**Task prompt**
Reproduce the complete listing without any deviation.

**Information shown**
-*-*-

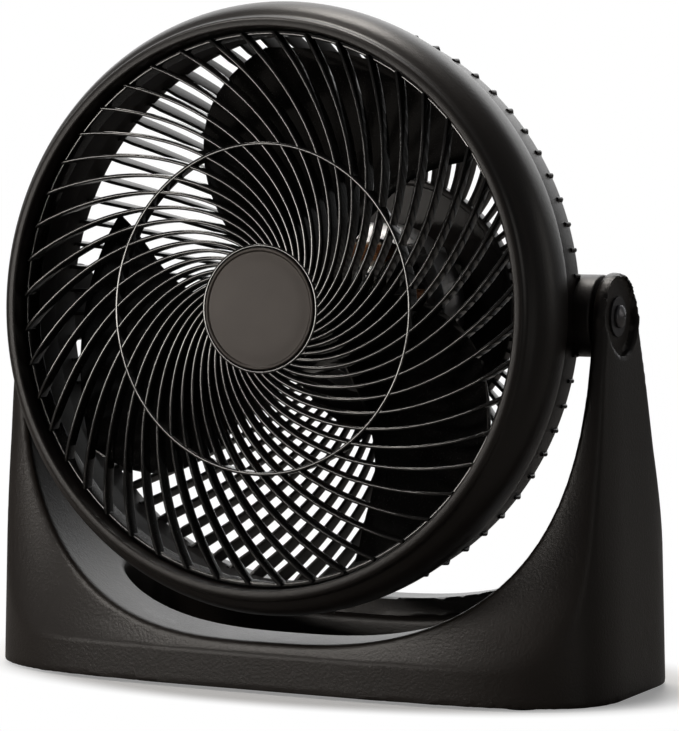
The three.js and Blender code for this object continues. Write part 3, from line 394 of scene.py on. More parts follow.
SHELL = grained_shell("satin_shell", (0.0130, 0.0102, 0.0092), (0.0170, 0.0136, 0.0122), 0.07, 0.33)
STAND = grained_shell("satin_stand", (0.0180, 0.0142, 0.0122), (0.0235, 0.0188, 0.0160), 0.14, 0.33)
GLOSS = gloss_black("gloss_black")
BADGE = badge_satin("badge_satin")
CHROME = bright_metal("bright_metal", (0.72, 0.71, 0.70), 0.10, 0.24, (1, 6, 1))
SCREW_STEEL = bright_metal("screw_steel", (0.62, 0.61, 0.59), 0.16, 0.34)
DARK_STEEL = bright_metal("dark_steel", (0.16, 0.16, 0.17), 0.25, 0.45)
BRONZE = bright_metal("sintered_bronze", (0.55, 0.36, 0.16), 0.3, 0.5)
SHEETS = laminated_steel("laminated_steel")
COPPER = copper_wire("copper_wire")
NYLON = plain_plastic("natural_nylon", (0.58, 0.53, 0.43), (0.70, 0.65, 0.55), 0.42)
RUBBER = plain_plastic("foot_rubber", (0.012, 0.012, 0.012), (0.022, 0.021, 0.02), 0.72, 0.08)
THERMOSET = plain_plastic("dark_thermoset", (0.030, 0.020, 0.014), (0.050, 0.036, 0.026), 0.38)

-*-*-

**Reply to the exercise**
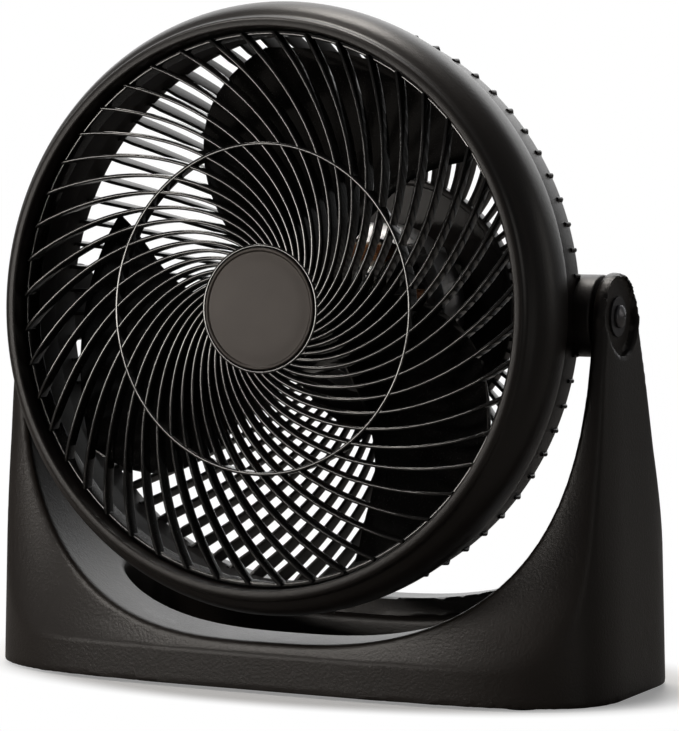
The three.js and Blender code for this object continues. Write part 3, from line 394 of scene.py on. More parts follow.
SHELL = grained_shell("satin_shell", (0.0130, 0.0102, 0.0092), (0.0170, 0.0136, 0.0122), 0.07, 0.33)
STAND = grained_shell("satin_stand", (0.0180, 0.0142, 0.0122), (0.0235, 0.0188, 0.0160), 0.14, 0.33)
GLOSS = gloss_black("gloss_black")
BADGE = badge_satin("badge_satin")
CHROME = bright_metal("bright_metal", (0.72, 0.71, 0.70), 0.10, 0.24, (1, 6, 1))
SCREW_STEEL = bright_metal("screw_steel", (0.62, 0.61, 0.59), 0.16, 0.34)
DARK_STEEL = bright_metal("dark_steel", (0.16, 0.16, 0.17), 0.25, 0.45)
BRONZE = bright_metal("sintered_bronze", (0.55, 0.36, 0.16), 0.3, 0.5)
SHEETS = laminated_steel("laminated_steel")
COPPER = copper_wire("copper_wire")
NYLON = plain_plastic("natural_nylon", (0.58, 0.53, 0.43), (0.70, 0.65, 0.55), 0.42)
RUBBER = plain_plastic("foot_rubber", (0.012, 0.012, 0.012), (0.022, 0.021, 0.02), 0.72, 0.08)
THERMOSET = plain_plastic("dark_thermoset", (0.030, 0.020, 0.014), (0.050, 0.036, 0.026), 0.38)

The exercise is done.